The score is exported via the GGML_BACKEND_DL_SCORE_IMPL macro for use by the backend dynamic loading system.
Usage
This file is compiled into each x86 CPU backend variant (one per SIMD tier). At runtime, the dynamic backend loader calls the score function for each available variant and selects the one with the highest score that is compatible with the host CPU.
Code Reference
Source Location
GGML repo, file: src/ggml-cpu/arch/x86/cpu-feats.cpp (327 lines).
Key Signatures
struct cpuid_x86 {
bool SSE3(void);
bool AVX(void);
bool AVX2(void);
bool AVX512F(void);
bool AVX512BW(void);
bool AVX512VL(void);
bool AVX512_VNNI(void);
bool AMX_INT8(void);
// ... and many more
};
static int ggml_backend_cpu_x86_score();
GGML_BACKEND_DL_SCORE_IMPL(ggml_backend_cpu_x86_score)
Import
#include "ggml-backend-impl.h"
#include <cstring>
#include <vector>
#include <bitset>
#include <array>
#include <string>
I/O Contract
Inputs
| Parameter | Type | Description |
|---|---|---|
| (none) | -- | The score function takes no parameters. It reads CPU feature bits directly via the CPUID instruction and checks them against compile-time flags. |
Outputs
| Output | Type | Description |
|---|---|---|
| Score | int |
Returns 0 if the compiled backend variant requires features not present on the host CPU. Returns a positive integer score (cumulative bit-shifted value) indicating the capability level of the backend variant.
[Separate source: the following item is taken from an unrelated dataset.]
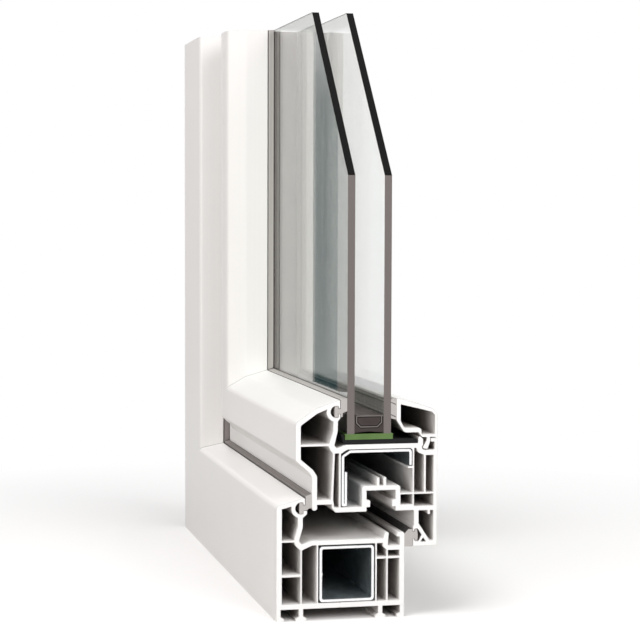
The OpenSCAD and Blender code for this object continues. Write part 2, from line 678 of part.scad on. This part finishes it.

Higher scores indicate more advanced SIMD support. |
Score Weights
| Feature Flag | Score Contribution |
|---|---|
GGML_FMA |
+1 |
GGML_F16C |
+2 |
GGML_SSE42 |
+4 |
GGML_BMI2 |
+8 |
GGML_AVX |
+16 |
GGML_AVX2 |
+32 |
GGML_AVX_VNNI |
+64 |
GGML_AVX512 |
+128 |
GGML_AVX512_VBMI |
+256 |
GGML_AVX512_BF16 |
+512 |
GGML_AVX512_VNNI |
+1024 |
GGML_AMX_INT8 |
+2048 |
Usage Examples
// The score function is called internally by the GGML backend loader.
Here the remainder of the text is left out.